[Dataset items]
------------------------------------------------

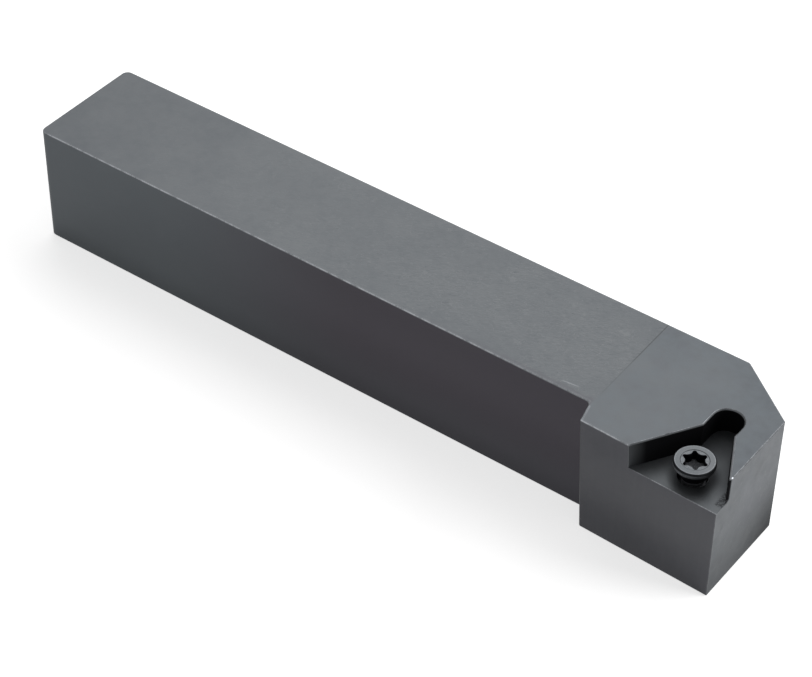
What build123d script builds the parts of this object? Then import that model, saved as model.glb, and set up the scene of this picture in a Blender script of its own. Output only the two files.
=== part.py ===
from build123d import *
import os
from math import atan2, cos, degrees, radians, sin, sqrt, tan

# Left-hand turning tool holder: a square steel shank whose head carries an open seat for a
# triangular indexable insert, and the countersunk screw that clamps the insert.
#
# Working frame, in millimetres: X = 0 is the rear end and +X points at the cutting end, Y = 0 is
# the middle of the shank, the back datum side is at +Y and the cutting side at -Y, Z = 0 is the
# base. The parts are written about the bottom centre of the holder's bounding box.
# A heading is the direction a face looks in plan, in degrees from +X. A lean is positive where
# the face also looks up, and negative where it is undercut.

# ---- Shank -------------------------------------------------------------------------------
SHANK_WIDTH = 20.0
SHANK_HEIGHT = 20.0
REAR_CORNER_RADIUS = 1.2
EDGE_BREAK = 0.15

# ---- Head --------------------------------------------------------------------------------
HOLDER_LENGTH = 125.0  # rear end to the insert's nose
NOSE_OVERHANG = 5.0  # cutting side of the shank to the insert's nose
FRONT_SETBACK = 1.3  # insert's nose to the front face, at its top edge
SIDE_SETBACK = 0.62  # insert's nose to the head's side, at the seat floor
HEAD_LENGTH = 23.08  # front face back to the foot of the step
STEP_HEADING = -166.4
STEP_LEAN = -2.6
STEP_FILLET = 0.8
SIDE_HEADING = -91.75
SIDE_LEAN = -1.2  # the side and the front are undercut a little, to clear the workpiece
FRONT_LEAN = -0.57
BEVEL_LENGTH = 9.95  # far front corner, along the shank
BEVEL_WIDTH = 7.4  # far front corner, across the shank

# ---- Insert seat -------------------------------------------------------------------------
INSERT_CIRCLE = 9.525  # inscribed circle of the triangular insert
INSERT_THICKNESS = 3.97
INSERT_NOSE_RADIUS = 0.8
INSERT_LEAD = 1.5  # the cutting edge's turn from the shank's line, in degrees
SEAT_CLEARANCE = 0.02
SEAT_WALL_LEAN = 2.5
FRONT_WALL_RELIEF = 2.0  # the front wall opens this much, so the insert bears near the corner
RIM_CHAMFER = 0.22
RELIEF_DIAMETER = 4.4
RELIEF_SETBACK = 1.3  # the insert's far corner back to the relief's centre
TIP_LENGTH = 4.0  # middle of the insert's front edge to the blunted tip of the front wall
TIP_HEADING = -44.0
TIP_FILLET = 0.4

# ---- Screw and its hole ------------------------------------------------------------------
THREAD_DIAMETER = 4.0
THREAD_PITCH = 0.7
THREAD_CLEARANCE = 0.05  # radial, between the screw's thread and the hole's
THREAD_SPARE = 1.77  # threaded hole beyond the screw's tip
DRILL_SPARE = 1.7  # drilled hole beyond its thread, to the shoulder of the drill point
DRILL_POINT_ANGLE = 118.0
MOUTH_CHAMFER = 0.2
SCREW_LENGTH = 10.5
SCREW_STANDOFF = 0.5  # seat floor to the foot of the head's cone
HEAD_DIAMETER = 5.85
HEAD_BAND = 0.78  # height of the head's straight side
HEAD_ROUND = 0.2
CONE_ANGLE = 60.0
TIP_CHAMFER = 0.4
SOCKET_SIZE = 3.4  # across the points of the six-lobe socket
FLAT_SHARE = 0.706  # across its flats, as a share of that size
LOBE_SHARE = 0.08  # radius of its lobes, as a share of that size
SOCKET_DEPTH = 1.4
SOCKET_CHAMFER = 0.1
SOCKET_TURN = 3.0  # direction of the first lobe, in degrees from +X
DISH_MARGIN = 0.2  # edge of the shallow dish beyond the socket's mouth
DISH_DEPTH = 0.05

# ---- Derived places ----------------------------------------------------------------------
BODY_LENGTH = HOLDER_LENGTH - FRONT_SETBACK
BACK_Y = SHANK_WIDTH / 2
NOSE_Y = -BACK_Y - NOSE_OVERHANG
SIDE_Y = NOSE_Y + SIDE_SETBACK
STEP_X = BODY_LENGTH - HEAD_LENGTH
SEAT_Z = SHANK_HEIGHT - INSERT_THICKNESS
OVERSIZE = 2 * max(SHANK_WIDTH + NOSE_OVERHANG, SHANK_HEIGHT)
THREAD_RADIUS = THREAD_DIAMETER / 2 - THREAD_CLEARANCE
CONE_HEIGHT = (HEAD_DIAMETER / 2 - THREAD_RADIUS) / tan(radians(CONE_ANGLE / 2))
HEAD_TOP = SCREW_STANDOFF + CONE_HEIGHT + HEAD_BAND  # above the seat floor


def seat_centre() -> Vector:
    """Middle of the insert, in plan, from the two tangents of its nose radius."""
    half = radians(30 + INSERT_LEAD)  # the nose's bisector, from the shank's line
    back = INSERT_CIRCLE - 2 * INSERT_NOSE_RADIUS  # to the nose radius's own centre
    nose_x = HOLDER_LENGTH - INSERT_NOSE_RADIUS
    nose_y = NOSE_Y + INSERT_NOSE_RADIUS
    return Vector(nose_x - back * cos(half), nose_y + back * sin(half))


SEAT = seat_centre()
REAR_WALL_HEADING = 150 - INSERT_LEAD
FRONT_WALL_HEADING = 30 - INSERT_LEAD
STEP_FOOT = (STEP_X, -BACK_Y, SHANK_HEIGHT / 2)
NOSE = (BODY_LENGTH, SIDE_Y, SHANK_HEIGHT / 2)


def facing(point: Vector, heading: float, lean: float = 0.0) -> Plane:
    """Plane through a point whose normal has a heading in plan and a lean."""
    level, turn = cos(radians(lean)), radians(heading)
    return Plane(point, z_dir=(level * cos(turn), level * sin(turn), sin(radians(lean))))


def from_seat(heading: float, distance: float) -> Vector:
    """Point at the shank's top level, in plan by heading and distance from the insert's middle."""
    offset = Vector(distance, 0).rotate(Axis.Z, heading)
    return SEAT + offset + Vector(0, 0, SHANK_HEIGHT)


def trimmed(block: Part, *faces: Plane) -> Part:
    """Block with everything that lies outside each face cut away."""
    for face in faces:
        block = split(block, bisect_by=face, keep=Keep.BOTTOM)
    return block


def blank() -> Part:
    """Shank and head in one piece, before the seat is cut."""
    low_centre = (Align.MIN, Align.CENTER, Align.MIN)
    shank = Box(BODY_LENGTH - HEAD_LENGTH / 2, SHANK_WIDTH, SHANK_HEIGHT, align=low_centre)
    low_corner = (Align.MAX, Align.MAX, Align.MIN)
    head = Pos(BODY_LENGTH, BACK_Y) * Box(OVERSIZE, OVERSIZE, SHANK_HEIGHT, align=low_corner)
    head = trimmed(
        head,
        facing(Vector(BODY_LENGTH, 0, SHANK_HEIGHT), 0, FRONT_LEAN),
        facing(Vector(BODY_LENGTH, SIDE_Y, SEAT_Z), SIDE_HEADING, SIDE_LEAN),
        facing(Vector(STEP_X, -BACK_Y, SHANK_HEIGHT), STEP_HEADING, STEP_LEAN),
    )
    bevel_heading = degrees(atan2(BEVEL_LENGTH, BEVEL_WIDTH))
    body = trimmed(shank + head, facing(Vector(BODY_LENGTH - BEVEL_LENGTH, BACK_Y), bevel_heading))

    body = fillet(upright(body).group_by(Axis.X)[0], REAR_CORNER_RADIUS)
    body = fillet(upright(body).sort_by_distance(STEP_FOOT)[0], STEP_FILLET)
    nose = upright(body).sort_by_distance(NOSE)[0]
    smooth = upright(body).sort_by_distance(STEP_FOOT)[:2] + upright(body).sort_by(Axis.X)[:4]
    kept = [nose, *smooth]
    broken = [edge for edge in body.edges() if not any(edge.is_same(other) for other in kept)]
    return chamfer(broken, EDGE_BREAK)


def upright(body: Part) -> ShapeList[Edge]:
    """Edges that run from the base to the top."""
    return body.edges().filter_by(lambda edge: abs((edge @ 1 - edge @ 0).Z) > SHANK_HEIGHT / 2)


def seat() -> Part:
    """All that the insert seat takes out of the head: pocket, corner relief and tip."""
    on_floor = (Align.CENTER, Align.CENTER, Align.MIN)
    above = Pos(SEAT.X, SEAT.Y, SEAT_Z) * Box(OVERSIZE, OVERSIZE, OVERSIZE, align=on_floor)
    touch = INSERT_CIRCLE / 2 + SEAT_CLEARANCE
    front_touch = from_seat(FRONT_WALL_HEADING, touch)
    rear_wall = facing(from_seat(REAR_WALL_HEADING, touch), REAR_WALL_HEADING, -SEAT_WALL_LEAN)
    front_wall = facing(front_touch, FRONT_WALL_HEADING - FRONT_WALL_RELIEF, -SEAT_WALL_LEAN)
    pocket = trimmed(above, rear_wall, front_wall)

    relief_reach = INSERT_CIRCLE - RELIEF_SETBACK
    to_seat = (Align.CENTER, Align.MAX, Align.MIN)
    slot = Cylinder(RELIEF_DIAMETER / 2, OVERSIZE, align=on_floor)
    slot += Box(RELIEF_DIAMETER, relief_reach, OVERSIZE, align=to_seat)
    slot = Pos(SEAT.X, SEAT.Y + relief_reach, SEAT_Z) * slot

    tip = front_touch + Vector(TIP_LENGTH, 0).rotate(Axis.Z, FRONT_WALL_HEADING - 90)
    beyond_tip = trimmed(above, facing(tip, TIP_HEADING + 180))
    foot = beyond_tip.edges().sort_by_distance(tip - Vector(0, 0, INSERT_THICKNESS))[0]
    return pocket + slot + fillet(foot, TIP_FILLET)


def screw_hole() -> Part:
    """Blind threaded hole in the seat floor, with its drill point and mouth chamfer."""
    radius, drill = THREAD_DIAMETER / 2, (THREAD_DIAMETER - THREAD_PITCH) / 2
    thread_end = HEAD_TOP - SCREW_LENGTH - THREAD_SPARE
    shoulder = thread_end - DRILL_SPARE
    point = shoulder - drill / tan(radians(DRILL_POINT_ANGLE / 2))
    outline = Polyline(
        (0, MOUTH_CHAMFER),
        (radius + MOUTH_CHAMFER, MOUTH_CHAMFER),
        (radius + MOUTH_CHAMFER, 0),
        (radius, -MOUTH_CHAMFER),
        (radius, thread_end),
        (drill, thread_end),
        (drill, shoulder),
        (0, point),
        close=True,
    )
    return Pos(SEAT.X, SEAT.Y, SEAT_Z) * revolve(Plane.XZ * make_face(outline), Axis.Z)


def holder_body() -> Part:
    """The holder as machined: one piece of steel."""
    stock = blank()
    cutter = seat()
    body = stock - cutter
    rim = new_edges(stock, cutter, combined=body).filter_by_position(
        Axis.Z, SHANK_HEIGHT, SHANK_HEIGHT
    )
    body = chamfer(rim, RIM_CHAMFER)
    return body - screw_hole()


def socket() -> Part:
    """Six-lobe socket, its mouth at Z = 0: round lobes joined by round flutes."""
    reach = SOCKET_SIZE / 2
    flat, round_lobe = FLAT_SHARE * reach, LOBE_SHARE * SOCKET_SIZE
    lobe_at = reach - round_lobe
    # Radius of the flutes, each of which is tangent to the lobes on both sides of it.
    flute = (lobe_at**2 + flat**2 - sqrt(3) * lobe_at * flat - round_lobe**2) / (
        2 * round_lobe - 2 * flat + sqrt(3) * lobe_at
    )
    arcs = []
    for index in range(6):
        turn = SOCKET_TURN + 60 * index
        lobe = Vector(lobe_at, 0).rotate(Axis.Z, turn)
        flutes = [Vector(flat + flute, 0).rotate(Axis.Z, turn + side) for side in (-30, 30)]
        ends = [lobe + (centre - lobe).normalized() * round_lobe for centre in flutes]
        next_lobe = Vector(lobe_at, 0).rotate(Axis.Z, turn + 60)
        following = next_lobe + (flutes[1] - next_lobe).normalized() * round_lobe
        point = Vector(reach, 0).rotate(Axis.Z, turn)
        hollow = Vector(flat, 0).rotate(Axis.Z, turn + 30)
        arcs += [ThreePointArc(ends[0], point, ends[1]), ThreePointArc(ends[1], hollow, following)]
    return extrude(make_face(arcs), -SOCKET_DEPTH)


def insert_screw() -> Part:
    """Clamp screw: countersunk head with a six-lobe socket, and a plain cylinder for its thread."""
    head = HEAD_DIAMETER / 2
    dish = SOCKET_SIZE / 2 + SOCKET_CHAMFER + DISH_MARGIN
    outline = Polyline(
        (0, -DISH_DEPTH),
        (dish, -DISH_DEPTH),
        (dish, 0),
        (head, 0),
        (head, -HEAD_BAND),
        (THREAD_RADIUS, -HEAD_BAND - CONE_HEIGHT),
        (THREAD_RADIUS, TIP_CHAMFER - SCREW_LENGTH),
        (THREAD_RADIUS - TIP_CHAMFER, -SCREW_LENGTH),
        (0, -SCREW_LENGTH),
        close=True,
    )
    screw = revolve(Plane.XZ * make_face(outline), Axis.Z)
    rim = screw.edges().filter_by_position(Axis.Z, 0, 0).sort_by(SortBy.RADIUS)[-1]
    screw = fillet(rim, HEAD_ROUND)
    screw -= Pos(0, 0, -DISH_DEPTH) * socket()
    in_dish = screw.edges().filter_by_position(Axis.Z, -DISH_DEPTH, -DISH_DEPTH)
    screw = chamfer(in_dish.filter_by(lambda edge: edge.radius < dish), SOCKET_CHAMFER)
    return Pos(SEAT.X, SEAT.Y, SEAT_Z + HEAD_TOP) * screw


to_origin = Pos(-BODY_LENGTH / 2, -(BACK_Y + SIDE_Y) / 2)
os.makedirs("parts", exist_ok=True)
for build in (holder_body, insert_screw):
    piece = to_origin * build()
    piece.label = build.__name__
    export_step(piece, f"parts/{build.__name__}.step")
    print(build.__name__, round(piece.volume, 1), piece.bounding_box())
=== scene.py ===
"""Turning tool holder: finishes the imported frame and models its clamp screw, thread and all."""

import logging
import math
from dataclasses import dataclass
from enum import Enum
from typing import Callable, Mapping, Union

import bmesh
import bpy
from mathutils import Matrix, Vector

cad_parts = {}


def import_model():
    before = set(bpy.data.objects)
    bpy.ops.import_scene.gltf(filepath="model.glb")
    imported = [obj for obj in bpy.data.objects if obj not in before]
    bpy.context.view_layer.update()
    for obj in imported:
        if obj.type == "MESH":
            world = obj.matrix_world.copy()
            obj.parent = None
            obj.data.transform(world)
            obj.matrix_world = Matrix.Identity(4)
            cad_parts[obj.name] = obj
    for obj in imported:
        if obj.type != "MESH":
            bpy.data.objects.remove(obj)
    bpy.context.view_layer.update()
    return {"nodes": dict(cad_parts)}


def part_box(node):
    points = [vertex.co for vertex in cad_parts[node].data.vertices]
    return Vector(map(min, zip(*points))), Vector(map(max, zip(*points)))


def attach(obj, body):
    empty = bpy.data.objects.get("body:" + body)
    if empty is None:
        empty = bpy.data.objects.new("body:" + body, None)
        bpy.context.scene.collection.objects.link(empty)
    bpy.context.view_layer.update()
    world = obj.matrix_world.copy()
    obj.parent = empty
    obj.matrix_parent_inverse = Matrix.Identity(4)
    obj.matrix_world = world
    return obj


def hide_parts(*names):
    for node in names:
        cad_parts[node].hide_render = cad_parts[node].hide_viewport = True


LOG = logging.getLogger("tool_holder")
MM = 0.001
FULL_TURN = 2 * math.pi
SHARP_ANGLE = math.radians(25)
UP = Vector((0, 0, 1))

Colour = tuple[float, float, float]

# Places of a Mix node's colour sockets, whose names its other kinds of socket share.
COLOUR_A, COLOUR_B, COLOUR_RESULT = 6, 7, 2


# ---- Shader graph ------------------------------------------------------------------------


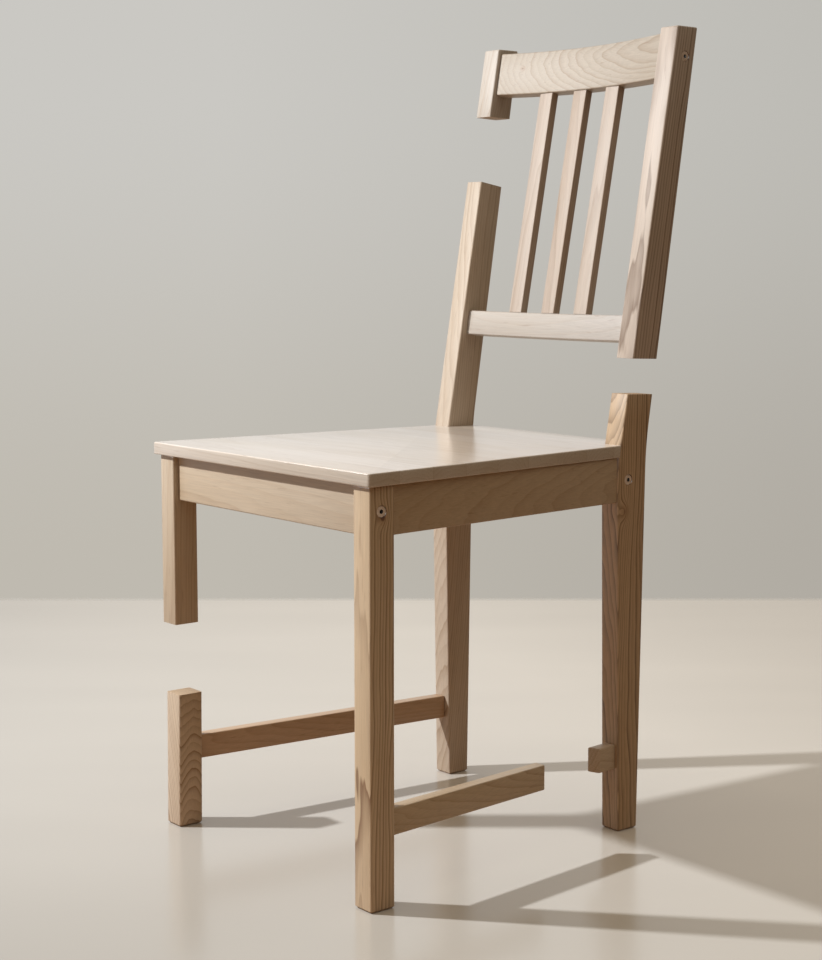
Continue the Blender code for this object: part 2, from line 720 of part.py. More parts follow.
def crest_bolts(posts, rails):
    """A bolt and a locating dowel at each end of the crest rail."""
    up = CREST_BOTTOM_UP + CREST_HEIGHT / 2
    nut_across = BACK_HALF_SPAN - NUT_REACH
    rail_middle = bow_setback(nut_across, CREST_RECESS, CREST_BOW) + CREST_THICKNESS / 2
    nut_axis = on_back(0, 1, 0) - on_back(0, 0, 0)
    for side, post in ((LEFT, posts["left_stub"]), (RIGHT, posts["right_upper"])):
        inward = -side * ACROSS
        name = "crest_" + SIDE_NAMES[side]
        bolted_joint(
            name, on_back(side * REAR_WIDTH / 2, CREST_BOLT_SETBACK, up), inward, POST_WIDTH,
            post, rails["crest"], nut_axis, rail_middle - CREST_BOLT_SETBACK, CREST_THICKNESS)
        face_point = on_back(
            side * (BACK_HALF_SPAN + FIT_GAP / 2), CREST_BOLT_SETBACK, up - LOCATING_DOWEL_DROP)
        dowel(name + "_dowel", face_point, inward, post, rails["crest"])


def seat_screw(name, across, depth, seat, apron):
    """Screw driven up through a deep counterbore in an apron into the seat."""
    tip = SEAT_UNDERSIDE + SCREW_IN_SEAT
    head_top = tip - SCREW_LENGTH
    profile = [
        (0, SCREW_LENGTH), (SCREW_RADIUS, SCREW_LENGTH - SCREW_TAPER), (SCREW_RADIUS, 0),
        (SCREW_HEAD_RADIUS, 0), (SCREW_HEAD_RADIUS, -SCREW_HEAD_THICKNESS),
        (0, -SCREW_HEAD_THICKNESS)]
    screw = turned(name, profile)
    axis_point = Vector((across, depth, 0))
    screw.location = axis_point + UP * head_top
    paint_zinc(screw)
    shank_hole = rod(
        name + "_shank_hole", SCREW_RADIUS + FIT_GAP, axis_point + UP * (head_top - FIT_GAP),
        axis_point + UP * (tip + FIT_GAP), CUTTERS)
    counterbore = rod(
        name + "_counterbore", SCREW_HEAD_RADIUS + FIT_GAP,
        axis_point + UP * (APRON_BOTTOM - SCREW_HEAD_RADIUS),
        axis_point + UP * (head_top + FIT_GAP), CUTTERS)
    subtract(apron, counterbore)
    subtract(apron, shank_hole)
    subtract(seat, shank_hole)


def seat_screws(seat, apron_set):
    rows = (
        ("front", FRONT_APRON_RECESS, FRONT_SCREW_SPREAD),
        ("rear", REAR_APRON_FRONT, REAR_SCREW_SPREAD))
    for end, apron_front, spread in rows:
        for side in (LEFT, RIGHT):
            name = "_".join(("seat", "screw", end, SIDE_NAMES[side]))
            depth = apron_front + APRON_THICKNESS / 2
            seat_screw(name, side * spread / 2, depth, seat, apron_set[end])


def centre_footprint():
    """Bring the middle of the chair's footprint to the origin."""
    bpy.context.view_layer.update()
    finished = bpy.context.evaluated_depsgraph_get()
    depths = []
    for piece in PIECES.objects:
        if piece != CHAIR:
            shape = piece.evaluated_get(finished)
            depths += [(shape.matrix_world @ point.co).y for point in shape.data.vertices]
    CHAIR.location.y -= (min(depths) + max(depths)) / 2


def build_chair():
    clearances = post_clearances()
    legs = front_legs()
    posts = rear_posts()
    seat = seat_board(clearances)
    apron_set = aprons(clearances)
    stretcher_set = stretchers(clearances)
    rails = back_rails()
    back_slats(rails)
    apron_dowels(legs, posts, apron_set)
    stretcher_dowels(legs, posts, stretcher_set)
    lower_rail_dowels(posts, rails)
    apron_bolts(legs, posts, apron_set)
    crest_bolts(posts, rails)
    seat_screws(seat, apron_set)
    centre_footprint()


build_chair()
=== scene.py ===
import math
from collections import namedtuple

import bmesh
import bpy
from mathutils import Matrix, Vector


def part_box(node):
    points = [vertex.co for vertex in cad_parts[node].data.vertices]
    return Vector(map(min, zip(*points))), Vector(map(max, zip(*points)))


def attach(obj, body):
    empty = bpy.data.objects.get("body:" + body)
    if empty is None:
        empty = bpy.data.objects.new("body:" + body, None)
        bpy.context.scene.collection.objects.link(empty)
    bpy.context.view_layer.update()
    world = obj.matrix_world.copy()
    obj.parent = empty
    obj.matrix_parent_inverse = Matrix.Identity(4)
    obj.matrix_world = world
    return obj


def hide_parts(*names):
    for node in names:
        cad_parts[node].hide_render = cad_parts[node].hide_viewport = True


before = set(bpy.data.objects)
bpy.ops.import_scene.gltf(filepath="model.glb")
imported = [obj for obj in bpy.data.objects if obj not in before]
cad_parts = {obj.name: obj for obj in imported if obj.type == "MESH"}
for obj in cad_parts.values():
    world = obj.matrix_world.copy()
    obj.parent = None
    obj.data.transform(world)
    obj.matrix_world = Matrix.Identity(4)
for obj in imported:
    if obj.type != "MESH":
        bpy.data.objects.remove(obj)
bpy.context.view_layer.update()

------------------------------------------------

» **WRITTEN REQUEST**: Using the entries above, quote each line verbatim from the first through the line that contains "from math import".

» **OUTPUT FOR THIS TASK**:
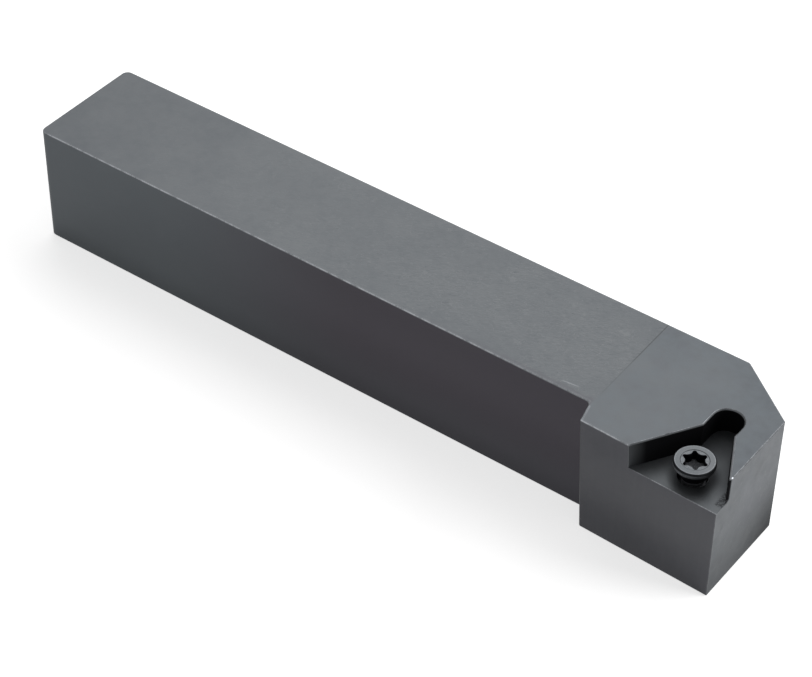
What build123d script builds the parts of this object? Then import that model, saved as model.glb, and set up the scene of this picture in a Blender script of its own. Output only the two files.
=== part.py ===
from build123d import *
import os
from math import atan2, cos, degrees, radians, sin, sqrt, tan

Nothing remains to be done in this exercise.